Renowned urbanist Gil Penalosa implored Amherstburg residents to be “be bold and ambitious” in building a progressive, pedestrian-friendly community in an inspiring speech to a sold-out crowd at the Libro Centre Tuesday night.
“Quality of life has become the most important tool of economic competitiveness,” said Penalosa, the first speaker in the Amherstburg Community Foundation’s Thought Leader Series. “With vision and action, you are going to have a healthier and happier and more vibrant Amherstburg.”
Penalosa urged the town to focus on parks instead of parking, engage our aging population and ensure that trails on the outskirts are linked to an interwoven network running through town. He called for a 30-KM speed limit on neighbourhood streets, enhanced park programming, increased winter activities, more open street opportunities and more and better bicycle lanes as part of a concerted effort to encourage active transportation and healthy living.

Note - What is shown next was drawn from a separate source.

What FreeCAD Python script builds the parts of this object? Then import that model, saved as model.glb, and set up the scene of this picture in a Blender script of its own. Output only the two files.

“The streets are public spaces and they belong to everybody,” said Penalosa, who wore a shirt emblazoned with the Town's new logo. “There is nothing as important in the city as a sidewalk. The sidewalk is the life of the city.”
Penalosa is the founder and chair of 8 80 Cities, a non-profit organization with the guiding principle that communities should be designed for both 8-year-olds and 80-year-olds. He has advised decision-makers in more than 350 different cities on creating healthy and vibrant communities. His stop in Amherstburg was shoehorned in between meetings in Santa Fe, New Mexico and Oslo, Norway.

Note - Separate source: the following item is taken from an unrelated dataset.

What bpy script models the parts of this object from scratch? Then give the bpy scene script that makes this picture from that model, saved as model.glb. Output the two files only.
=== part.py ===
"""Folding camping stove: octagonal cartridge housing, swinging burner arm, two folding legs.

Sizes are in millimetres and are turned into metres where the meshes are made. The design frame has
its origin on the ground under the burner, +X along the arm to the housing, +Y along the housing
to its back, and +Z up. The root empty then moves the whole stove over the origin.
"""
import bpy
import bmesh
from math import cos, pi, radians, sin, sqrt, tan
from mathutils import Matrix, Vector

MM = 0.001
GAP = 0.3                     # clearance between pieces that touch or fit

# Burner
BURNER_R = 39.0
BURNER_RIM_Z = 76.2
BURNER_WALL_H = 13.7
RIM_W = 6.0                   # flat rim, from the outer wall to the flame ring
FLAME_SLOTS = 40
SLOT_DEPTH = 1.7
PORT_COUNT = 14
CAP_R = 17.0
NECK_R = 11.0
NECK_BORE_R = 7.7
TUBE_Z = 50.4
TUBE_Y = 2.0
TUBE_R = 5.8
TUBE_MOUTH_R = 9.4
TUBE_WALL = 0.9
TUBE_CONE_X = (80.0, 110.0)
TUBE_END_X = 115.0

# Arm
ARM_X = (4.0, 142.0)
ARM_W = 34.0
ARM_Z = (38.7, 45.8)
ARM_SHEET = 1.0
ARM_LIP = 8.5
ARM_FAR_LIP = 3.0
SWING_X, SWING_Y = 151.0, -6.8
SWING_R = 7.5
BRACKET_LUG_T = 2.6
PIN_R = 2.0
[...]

“Think about 8 and 80 with every decision you make,” said Penalosa, who urged the town to embrace a ‘pedestrian-first’ philosophy. “If it’s not safe for an 8 or 80-year-old, it’s nothing.”
Penalosa said Amherstburg should look to other cities for inspiration and that size didn’t matter when it came to building great communities, pointing, for example, to Wasaga Beach, which has a bus service, and to Cochrane, which has a bike-sharing program.
He said the town should start treating its parks “like community centres” and that Amherstburg should offer more for residents to do in the winter, suggesting enhanced lighting, outdoor movies and even shutting down a street for ice skating.
“We’ve got to rethink the winter,” he said.
While many of Penalosa's ideas most certainly come with costs, they are excellent starting points for a community discussion about building an even better Amherstburg.
His comments on parking might be the most controversial as the issue seems to divide Amherstburg residents. Many people say they have never had a problem parking downtown, even for big-ticket events like Art by the River. Others are firm in the belief that parking in the core is an issue that needs to be confronted.
“Parking is one thing you have tonnes of,” said Penalosa, who toured the town in preparation for his lecture. “Way too much.”
It was a fascinating presentation and you could see the wheels turning in the heads of everyone who heard him deliver it.
Everyone walked out of that room wondering how they could make Amherstburg an even better community and I can’t wait to see what grows from the seeds that Penalosa planted.
Thanks to Richard Peddie and the Amherstburg Community Foundation for organizing this event.